Repeat verbatim, and only, the lines of the data below, beginning at the line that contains "extrude(amount=3.2)" and stopping after the line that contains "bpy.context.scene.collection.objects.link(rigid_bodies[body])".

start Dataset excerpts

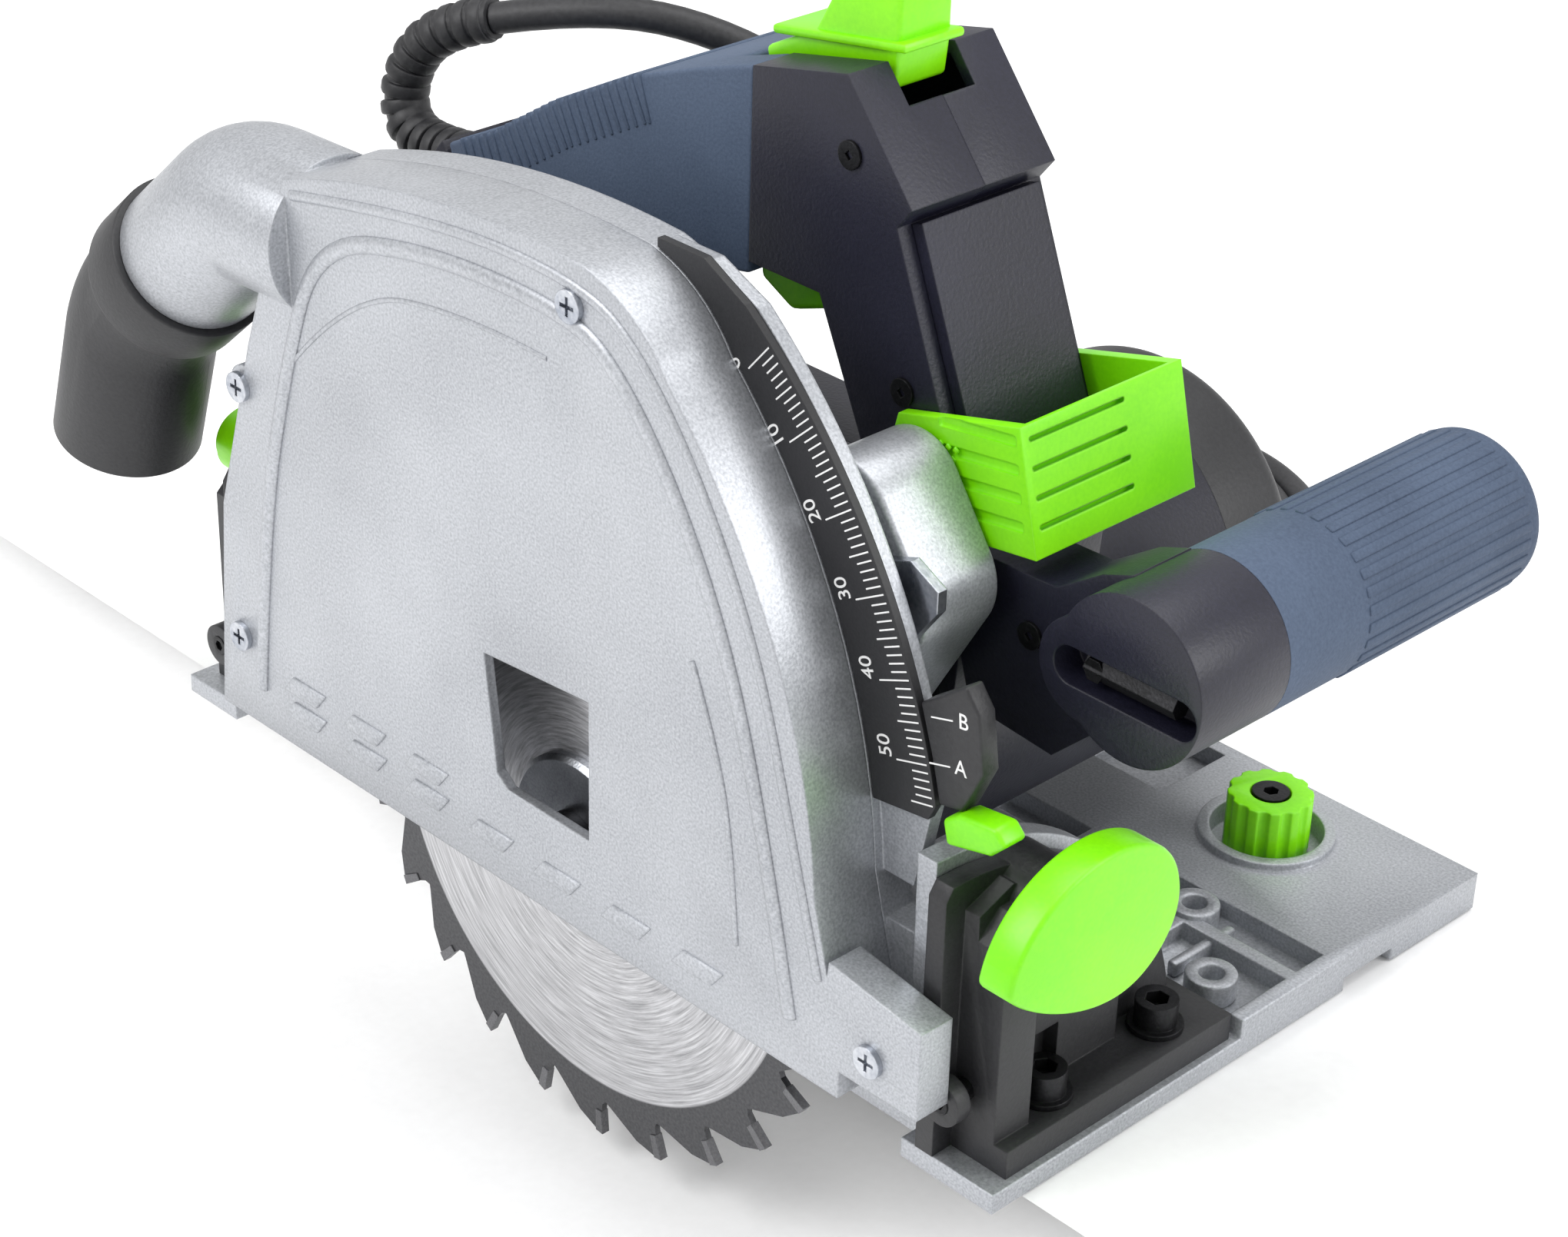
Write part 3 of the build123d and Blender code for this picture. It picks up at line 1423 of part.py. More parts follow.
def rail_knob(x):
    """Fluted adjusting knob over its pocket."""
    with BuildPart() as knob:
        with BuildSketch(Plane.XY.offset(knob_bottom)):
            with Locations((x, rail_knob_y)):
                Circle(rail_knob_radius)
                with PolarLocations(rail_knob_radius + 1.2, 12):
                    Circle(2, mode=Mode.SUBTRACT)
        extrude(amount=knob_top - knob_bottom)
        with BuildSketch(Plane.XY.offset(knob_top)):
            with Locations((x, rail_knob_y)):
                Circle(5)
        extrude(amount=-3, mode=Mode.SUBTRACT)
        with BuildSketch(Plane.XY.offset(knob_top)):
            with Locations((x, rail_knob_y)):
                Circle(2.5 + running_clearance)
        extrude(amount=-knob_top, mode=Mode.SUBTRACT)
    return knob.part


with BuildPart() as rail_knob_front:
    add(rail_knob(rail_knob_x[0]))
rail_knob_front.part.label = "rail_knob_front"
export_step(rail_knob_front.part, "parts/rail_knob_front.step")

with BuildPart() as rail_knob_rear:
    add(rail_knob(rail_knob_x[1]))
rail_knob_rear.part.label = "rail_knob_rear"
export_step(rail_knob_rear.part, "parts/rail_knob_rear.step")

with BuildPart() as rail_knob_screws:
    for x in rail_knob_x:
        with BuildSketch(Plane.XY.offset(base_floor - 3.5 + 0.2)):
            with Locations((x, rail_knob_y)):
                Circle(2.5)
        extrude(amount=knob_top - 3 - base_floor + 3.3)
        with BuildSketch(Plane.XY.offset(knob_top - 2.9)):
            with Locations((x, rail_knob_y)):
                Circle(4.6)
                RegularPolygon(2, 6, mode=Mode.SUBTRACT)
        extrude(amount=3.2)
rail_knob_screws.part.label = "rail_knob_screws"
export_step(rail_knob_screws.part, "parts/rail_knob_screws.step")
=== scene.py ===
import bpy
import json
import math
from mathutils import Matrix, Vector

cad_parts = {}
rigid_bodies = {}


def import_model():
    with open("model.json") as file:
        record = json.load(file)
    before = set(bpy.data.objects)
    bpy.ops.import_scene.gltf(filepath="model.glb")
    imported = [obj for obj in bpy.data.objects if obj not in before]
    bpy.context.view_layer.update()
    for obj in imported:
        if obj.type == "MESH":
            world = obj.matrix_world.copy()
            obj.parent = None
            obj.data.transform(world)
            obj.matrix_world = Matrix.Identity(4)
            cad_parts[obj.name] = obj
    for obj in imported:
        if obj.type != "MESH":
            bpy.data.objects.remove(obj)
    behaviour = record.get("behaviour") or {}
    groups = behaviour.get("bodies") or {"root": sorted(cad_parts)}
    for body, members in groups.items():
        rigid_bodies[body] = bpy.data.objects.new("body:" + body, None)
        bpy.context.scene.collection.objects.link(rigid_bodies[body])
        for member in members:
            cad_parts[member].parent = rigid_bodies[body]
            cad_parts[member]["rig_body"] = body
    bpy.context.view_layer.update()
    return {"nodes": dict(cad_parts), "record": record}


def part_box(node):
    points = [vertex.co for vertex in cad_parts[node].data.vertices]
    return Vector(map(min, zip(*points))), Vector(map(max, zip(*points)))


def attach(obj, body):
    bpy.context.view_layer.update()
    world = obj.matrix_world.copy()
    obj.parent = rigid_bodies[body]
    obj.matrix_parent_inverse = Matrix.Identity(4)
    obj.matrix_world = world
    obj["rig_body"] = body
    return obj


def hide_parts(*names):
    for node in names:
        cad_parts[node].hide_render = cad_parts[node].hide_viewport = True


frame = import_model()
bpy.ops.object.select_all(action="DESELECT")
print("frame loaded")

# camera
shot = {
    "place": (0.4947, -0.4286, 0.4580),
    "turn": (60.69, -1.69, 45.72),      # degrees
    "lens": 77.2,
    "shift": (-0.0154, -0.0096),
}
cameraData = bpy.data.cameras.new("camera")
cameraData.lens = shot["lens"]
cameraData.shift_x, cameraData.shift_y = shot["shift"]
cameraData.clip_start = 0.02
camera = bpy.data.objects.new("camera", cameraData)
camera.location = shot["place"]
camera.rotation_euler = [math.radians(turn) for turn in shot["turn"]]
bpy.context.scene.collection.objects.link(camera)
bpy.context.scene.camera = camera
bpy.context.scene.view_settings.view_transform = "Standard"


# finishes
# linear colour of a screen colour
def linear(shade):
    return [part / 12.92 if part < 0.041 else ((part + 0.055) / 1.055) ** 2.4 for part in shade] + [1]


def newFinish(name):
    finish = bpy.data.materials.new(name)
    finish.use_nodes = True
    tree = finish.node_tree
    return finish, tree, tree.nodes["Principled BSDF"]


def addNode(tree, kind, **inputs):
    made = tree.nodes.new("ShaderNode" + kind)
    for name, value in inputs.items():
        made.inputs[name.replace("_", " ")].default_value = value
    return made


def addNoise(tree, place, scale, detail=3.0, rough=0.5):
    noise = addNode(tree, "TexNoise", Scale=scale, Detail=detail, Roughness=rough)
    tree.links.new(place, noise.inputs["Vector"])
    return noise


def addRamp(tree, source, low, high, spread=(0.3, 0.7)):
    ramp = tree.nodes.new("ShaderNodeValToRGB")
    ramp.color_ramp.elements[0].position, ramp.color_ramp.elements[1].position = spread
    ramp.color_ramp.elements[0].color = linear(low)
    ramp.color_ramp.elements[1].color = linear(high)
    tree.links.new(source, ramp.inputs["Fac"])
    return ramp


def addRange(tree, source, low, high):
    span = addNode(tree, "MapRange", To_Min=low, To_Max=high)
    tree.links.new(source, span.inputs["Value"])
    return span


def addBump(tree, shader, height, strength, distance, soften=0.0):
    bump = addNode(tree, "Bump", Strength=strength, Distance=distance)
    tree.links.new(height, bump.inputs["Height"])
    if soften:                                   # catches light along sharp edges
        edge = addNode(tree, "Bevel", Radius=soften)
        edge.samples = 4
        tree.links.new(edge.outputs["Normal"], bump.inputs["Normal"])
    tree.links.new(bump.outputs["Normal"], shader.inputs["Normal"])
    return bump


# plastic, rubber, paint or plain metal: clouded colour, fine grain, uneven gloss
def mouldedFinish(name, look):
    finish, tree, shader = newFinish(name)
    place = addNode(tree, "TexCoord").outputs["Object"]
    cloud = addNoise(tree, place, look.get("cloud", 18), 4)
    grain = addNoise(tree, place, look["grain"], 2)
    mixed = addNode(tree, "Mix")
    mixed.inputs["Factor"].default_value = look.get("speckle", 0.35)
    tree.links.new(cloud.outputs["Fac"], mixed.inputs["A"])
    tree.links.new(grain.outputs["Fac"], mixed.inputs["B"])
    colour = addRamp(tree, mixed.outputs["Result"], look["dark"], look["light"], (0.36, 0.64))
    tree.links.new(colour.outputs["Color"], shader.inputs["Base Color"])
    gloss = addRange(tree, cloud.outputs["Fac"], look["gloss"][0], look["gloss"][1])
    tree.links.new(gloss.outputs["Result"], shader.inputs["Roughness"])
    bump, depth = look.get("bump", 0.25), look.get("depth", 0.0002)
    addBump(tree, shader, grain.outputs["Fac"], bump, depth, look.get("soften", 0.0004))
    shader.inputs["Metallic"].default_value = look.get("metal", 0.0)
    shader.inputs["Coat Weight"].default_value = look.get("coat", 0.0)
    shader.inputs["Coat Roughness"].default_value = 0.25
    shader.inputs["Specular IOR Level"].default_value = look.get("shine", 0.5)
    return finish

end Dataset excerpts
start Dataset excerpts

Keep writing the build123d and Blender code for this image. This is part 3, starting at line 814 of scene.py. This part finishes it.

end Dataset excerpts
start Dataset excerpts

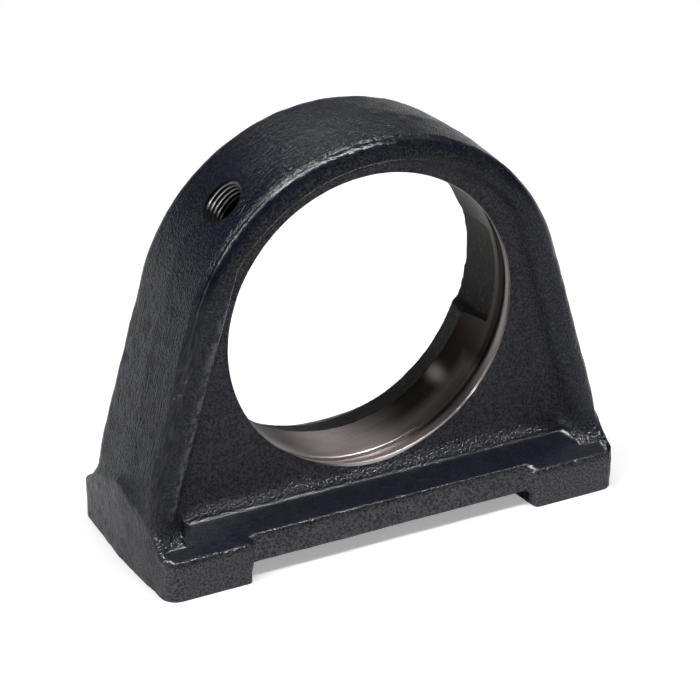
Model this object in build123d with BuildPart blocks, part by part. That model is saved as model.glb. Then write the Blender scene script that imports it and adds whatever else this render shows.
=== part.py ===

end Dataset excerpts

- **Problem solution**:
        extrude(amount=3.2)
rail_knob_screws.part.label = "rail_knob_screws"
export_step(rail_knob_screws.part, "parts/rail_knob_screws.step")
=== scene.py ===
import bpy
import json
import math
from mathutils import Matrix, Vector

cad_parts = {}
rigid_bodies = {}


def import_model():
    with open("model.json") as file:
        record = json.load(file)
    before = set(bpy.data.objects)
    bpy.ops.import_scene.gltf(filepath="model.glb")
    imported = [obj for obj in bpy.data.objects if obj not in before]
    bpy.context.view_layer.update()
    for obj in imported:
        if obj.type == "MESH":
            world = obj.matrix_world.copy()
            obj.parent = None
            obj.data.transform(world)
            obj.matrix_world = Matrix.Identity(4)
            cad_parts[obj.name] = obj
    for obj in imported:
        if obj.type != "MESH":
            bpy.data.objects.remove(obj)
    behaviour = record.get("behaviour") or {}
    groups = behaviour.get("bodies") or {"root": sorted(cad_parts)}
    for body, members in groups.items():
        rigid_bodies[body] = bpy.data.objects.new("body:" + body, None)
        bpy.context.scene.collection.objects.link(rigid_bodies[body])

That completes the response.